What is true of a human judge is no less true of God himself, as Aristotle can help show us.
Essential Properties Of God
Are you surprised we’re citing philosophy? Don’t be. It was once considered the ‘handmaid of theology’. If we understand why the ESSENTIAL PROPERTIES of God are important, we can understand why the Cross was the only way forward.
Aristotle explained that an ‘essential property’ of something is the part of a thing or being which, if lost, makes it stop being what it was, and start being something else.
Wood is a byproduct of trees. Change the shape or color or size any way you like and it will still be wood.
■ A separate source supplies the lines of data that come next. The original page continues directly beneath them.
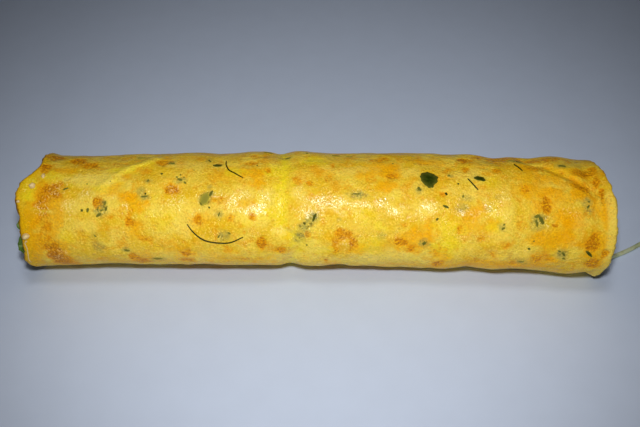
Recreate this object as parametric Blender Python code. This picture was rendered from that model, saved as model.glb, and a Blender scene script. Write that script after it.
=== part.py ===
"""A rolled omelette: one thin sheet of baked egg, spread with cheese and salad and rolled up.

The roll lies along X with its shown side towards -Y. It rests on a narrow flat at Z = 0. The
loose edge of the sheet, the tail, lies low on the back. Walking along the sheet from the tail,
"turns" counts the turns rolled so far: 0 at the tail, 1 after one turn round the roll, and so
on inwards to the core. Sizes below are in millimetres and angles in degrees, unless a name
says otherwise. An angle on the roll is 0 at the front, 90 at the top and -90 underneath.
"""

from math import cos, exp, floor, hypot, radians, sin

import bmesh
import bpy
from mathutils import Vector

MM = 0.001

# The roll's cross-section, an oval that its own weight has flattened underneath.
HALF_WIDTH = 29.8
HALF_HEIGHT = 27.3
CENTRE_HEIGHT = 24.5
MEAN_RADIUS = 28.0

# The baked sheet and the way it is rolled.
SHEET = 3.7
TAIL_THICKNESS = 1.2
TAIL_TAPER = 0.1
TAIL_ANGLE = 218.0
PITCH = 6.2
STEP_START = 0.92
STEP_LENGTH = 0.18
EVEN_START = 1.1
CORE_TURNS = 3.75

# The grated cheese between the turns.
GAP = 0.35
FILLING_START = 3.0 / 28.0
CORE_FILLING = 2.2
CORE_FILLING_TIP = 1.0
CORE_FILLING_LENGTH = 10.0 / 28.0
LEAF_ROOM = 11.5
STEM_ROOM = 21.5

# The roll bends a little towards the front at its right end, and less at its left end.
RIGHT_BEND = 5.0
RIGHT_BEND_START = 20.0
LEFT_BEND = 0.8
LEFT_BEND_START = 60.0
BEND_LENGTH = 120.0

# Moves the whole roll so that the origin lies under the middle of everything, stem included.
PLACE_X = -13.0
PLACE_Y = 2.5

# The mesh: steps round one turn, and stations along the roll.
STEPS = 28
FINE_SPACING = 6.5
FINE_REACH = 130.0
COARSE_STATIONS = (-130.0, -117.0, -39.0, 19.5, 58.5, 97.5, 130.0)

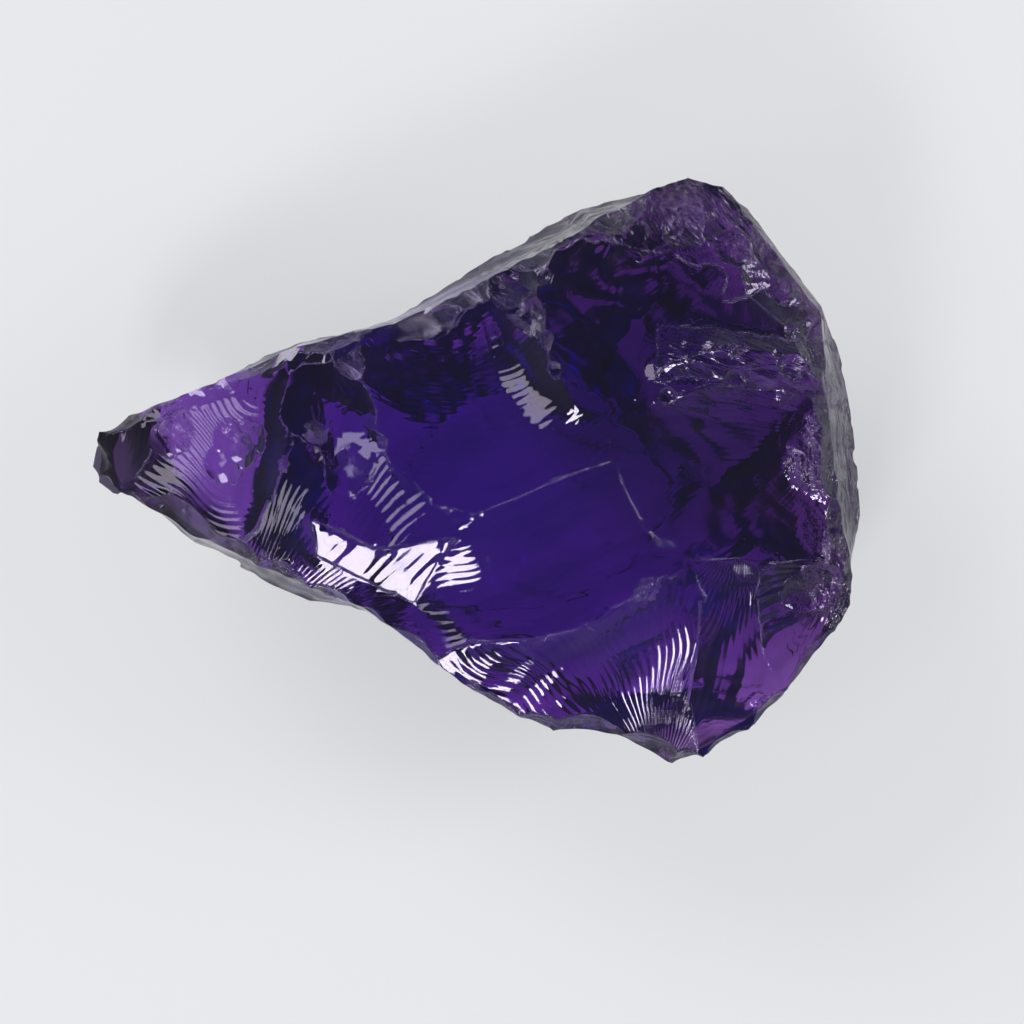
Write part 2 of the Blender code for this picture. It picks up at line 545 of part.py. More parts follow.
def flake_cutter(tools, place, facing, radius, depth, detail):
    """Adds the ball that strikes one flake off, with ripples round the middle of its scar."""
    way = Vector(facing).normalized()
    centre = Vector(place) + way * (radius - depth)
    ball = bmesh.ops.create_icosphere(tools, subdivisions=detail, radius=radius)["verts"]
    struck = centre - way * radius + way.orthogonal() * radius * STRUCK_ASIDE
    for vert in ball:
        outward = vert.co.normalized()
        spot = vert.co + centre
        ring = math.sin(math.tau * (spot - struck).length / FLAKE_RIPPLE_SPAN)
        uneven = noise.noise(spot * FLAKE_UNEVEN_RATE / math.sqrt(radius))
        shift = FLAKE_RIPPLE * ring + FLAKE_UNEVEN * radius * uneven
        vert.co = spot + outward * shift


def build_skin():
    noise.seed_set(NOISE_SEED)
    skin = bmesh.new()
    skin.faces.layers.int.new("face")
    skin.verts.layers.float.new("dome")
    upper_rim = net_of_faces(skin, 0, UPPER_POINTS, UPPER_CREASES, True)
    lower_rim = net_of_faces(skin, 1, LOWER_POINTS, LOWER_CREASES, False)
    side_band(skin, upper_rim, lower_rim)
    skin.normal_update()
    number_faces(skin)
    breaks = breaks_by_number(skin)
    refine(skin, LEVELS)
    hollow(skin, breaks)
    return skin


def cutters_that_stay_apart(flakes):
    """Sorts the flakes into as few groups as it can, with no two balls of one group touching."""
    groups = []
    for flake in flakes:
        place, facing, radius, depth = flake
        centre = Vector(place) + Vector(facing).normalized() * (radius - depth)
        for group in groups:
            if all((centre - other).length > BALL_GAP * (radius + reach) for other, reach, _ in group):
                group.append((centre, radius, flake))
                break
        else:
            groups.append([(centre, radius, flake)])
    return [[flake for _, _, flake in group] for group in groups]


def strike_off(lump, flakes, detail):
    """Strikes the flakes off the lump, one cut for each group of balls that stay apart."""
    for group in cutters_that_stay_apart(flakes):
        if not cut_away(lump, group, detail):
            for flake in group:
                cut_away(lump, [flake], detail)


def cut_away(lump, group, detail):
    """Cuts one group of balls off the lump, and says whether that left a whole lump."""
    tools = bmesh.new()
    for flake in group:
        flake_cutter(tools, *flake, detail)
    mesh = bpy.data.meshes.new("striker")
    tools.to_mesh(mesh)
    tools.free()
    striker = bpy.data.objects.new("striker", mesh)
    bpy.context.scene.collection.objects.link(striker)
    cut = lump.modifiers.new("flakes", "BOOLEAN")
    cut.operation = "DIFFERENCE"
    cut.solver = "EXACT"
    cut.object = striker
    left = bpy.data.meshes.new_from_object(lump.evaluated_get(bpy.context.evaluated_depsgraph_get()))
    lump.modifiers.clear()
    bpy.data.objects.remove(striker)
    whole = len(left.polygons) > KEPT_AFTER_CUT * len(lump.data.polygons)
    if whole:
        lump.data = left
    return whole


def violet_quartz():
    material = bpy.data.materials.new("violet quartz")
    material.use_nodes = True
    shader = material.node_tree.nodes["Principled BSDF"]
    shader.inputs["Base Color"].default_value = VIOLET
    shader.inputs["Roughness"].default_value = FRACTURE_ROUGHNESS
    shader.inputs["Metallic"].default_value = 0.0
    shader.inputs["IOR"].default_value = QUARTZ_IOR
    material.diffuse_color = VIOLET
    return material


def set_down(mesh):
    """Puts the origin under the middle of the lump's box, and turns its millimetres into metres."""
    middle = Vector((0.0, 0.0, 0.0))
    for axis in range(2):
        reach = [vert.co[axis] for vert in mesh.vertices]
        middle[axis] = (min(reach) + max(reach)) / 2
    mesh.transform(Matrix.Scale(MM, 4) @ Matrix.Translation(-middle))


def main():
    for old in list(bpy.data.objects):
        bpy.data.objects.remove(old)
    skin = build_skin()
    mesh = bpy.data.meshes.new("amethyst")
    skin.to_mesh(mesh)
    skin.free()
    lump = bpy.data.objects.new("amethyst", mesh)
    bpy.context.scene.collection.objects.link(lump)
    strike_off(lump, FLAKES, FLAKE_DETAIL)
    set_down(lump.data)
    lump.data.materials.clear()
    lump.data.materials.append(violet_quartz())


main()
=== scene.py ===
"""Looks of the rough amethyst: a broken lump of clear violet quartz on a softly lit pale floor.

The lump is modelled in millimetres from the same net of sharp edges as the solid, only finer, with the ripples
and hackles of each fracture face and the small chips along its edges. Then it is set into the solid's box.
"""

import math
import random

import bmesh
import bpy
import numpy as np
from mathutils import Matrix, Vector, noise
from mathutils.geometry import delaunay_2d_cdt


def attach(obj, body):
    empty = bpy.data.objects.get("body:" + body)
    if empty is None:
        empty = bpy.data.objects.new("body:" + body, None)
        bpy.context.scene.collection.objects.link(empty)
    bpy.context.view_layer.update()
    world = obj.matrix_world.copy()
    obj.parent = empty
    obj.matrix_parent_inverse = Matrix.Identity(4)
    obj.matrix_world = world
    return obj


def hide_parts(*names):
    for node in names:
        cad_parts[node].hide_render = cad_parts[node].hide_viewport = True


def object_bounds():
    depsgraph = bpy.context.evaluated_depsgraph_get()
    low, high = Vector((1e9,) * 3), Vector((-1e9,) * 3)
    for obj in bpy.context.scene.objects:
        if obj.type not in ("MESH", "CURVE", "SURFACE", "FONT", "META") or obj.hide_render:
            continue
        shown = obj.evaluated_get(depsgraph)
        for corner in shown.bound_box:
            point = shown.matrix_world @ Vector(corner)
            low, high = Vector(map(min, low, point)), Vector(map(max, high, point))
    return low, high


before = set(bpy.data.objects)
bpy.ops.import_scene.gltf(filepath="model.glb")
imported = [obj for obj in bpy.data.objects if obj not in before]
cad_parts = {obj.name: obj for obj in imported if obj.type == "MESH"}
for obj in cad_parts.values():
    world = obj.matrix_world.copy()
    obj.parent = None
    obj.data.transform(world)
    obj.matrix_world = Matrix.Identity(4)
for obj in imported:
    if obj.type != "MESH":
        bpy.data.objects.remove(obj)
solid_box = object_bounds()

MM = 0.001

# How finely the lump is modelled, in millimetres
GRID = 1.3
LEVELS = 3
EDGE_WOBBLE = 0.035
SWELL_HEIGHT = 0.16
SWELL_SPAN = 5.0
BASE_CLEARANCE = 0.03
RIPPLE_EDGE = 0.3
FLAKE_DETAIL = 5
CHIP_DETAIL = 4
FLAT_BOWL = 1e6
BASE_BOWL = 16.0
BASE_STRIKE = (8.0, 6.0, 0.0)
BASE_RIPPLE = 0.16
BASE_RIPPLE_SPAN = 1.9
BASE_STRENGTH = 0.6
BASE_STRENGTH_RATE = 0.4
BASE_DRIFT = 3.0
BASE_DRIFT_RATE = 0.25

# The finest ribs and rings of a break, which the shading shows: their span and height, and how far they stray
FINE_SPAN = 0.36
FINE_HEIGHT = 0.0022
FINE_DRIFT = 1.5
FINE_RATE = 0.4
MIRROR_SPAN = 0.57
MIRROR_HEIGHT = 0.0045
MIRROR_DRIFT = 0.4
MIRROR_RATE = 0.6

# Small chips along the ridges: how many, how sharp a ridge is chipped, how low and how close together they lie,
# their middling radius, the range of its share that each takes, how deep they bite, and how far they turn aside
CHIPS = 190
CHIP_SEED = 5
CHIP_MIN_ANGLE = 0.35
CHIP_FLOOR = 0.8
CHIP_GAP = 0.9
CHIP_RADIUS = 0.55
CHIP_SHARES = (0.5, 2.0)
CHIP_DEPTHS = (0.08, 0.2)
CHIP_TURN = 0.5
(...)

Burn it to ashes, on the other hand, and the critical detail that made it distinctly ‘wood’ has been lost. The wood has now become ashes. It is no longer wood, it is now ‘not-wood’.
Human beings also have essential properties. You can lose your reason (dementia) and still be human. You can lose consciousness (sleep or coma) and still be human. You can even suffer amputation and remain fully human. Those changes are significant, but do not change your ‘essential properties’.
But… once your vital signs stop, that humanity has changed. It is gone and replaced with something else. The body that was ‘human’ a moment before is ‘not-human’. It is now nothing more than a corpse.
God also has essential properties. If He were to suddenly lack even one of them that change would be as significant as burning wood or human death. It would, by definition, make God something else. He would hypothetically become (to complete our analogy) ‘not-God’.
Some of the essential properties that God is required to posess are obvious, things like omnipotence, omnipresence, omniscience. Others, like apectes of His character, are more subtle.
God tells us in his word he ‘cannot lie’, and he is described as Holy. We also have some important absolute statements about His divine justice, including this one in Nahum 1:3…
The Lord is slow to anger and great in power, and the Lord will by no means clear the guilty.
If God — who cannot change — is both Holy and Just, He could NEVER ignore cries of justice without doing harm to and comproising His own essential properties. (Remember how He said the ‘voice’ of Abel’s blood ‘cried out’ against Cain’s murder, and it called Him to take retributive action against Cain?)
We have now come full circle to the original problem of whether or not God can arbitrarily forgive sin.
The tension between God’s love toward us and his unwavering committment to absolute moral justice is wrapped up in a single verse in Exodus. In Ex 34:7 the God who is ‘keeping steadfast love for thousands forgiving iniquity and transgression and sin‘ is the very same God who ‘will by no means clear the guilty‘.
- He loves us and wants to ‘forgive iniquity and transgression and sin’.
- We are all guilty.
- He will ‘by no means clear the guilty’.
Sinful humanity is stuck in a catch-22, right? It sure looks that way — until we get to the cross, that is.
Hebrews reminds us of a central idea the Law of Moses set out to teach us, namely that without the shedding of blood, there can be no forgiveness of sin. (Heb 9:22) Again and again, there was always an animal without blemish serving as the sacrifice that would atone for sins.
But could an animal truly satisfy the ultimate cry of unmet justice? No. It had to be a person.
Making matters worse, it couldn’t be just any person, it had to be someone who didn’t ALREADY have sins of his own for which he should be punished. This is where Jesus steps in.
He was the Lamb of God who takes away the sin of the world.
Christ Jesus took upon himself our guilt and death so that He could grant to us his righteousness and life.
The only way God could thread that needle is to put the full weight of justice on the only shoulders who could take it — the Son of God Himself.
The only thing left to do on our part is to accept what He has accomplished, lean into the grace He so freely offers, and let that finished work on the cross breathe new life into the way we live and our relationship to the world we live in.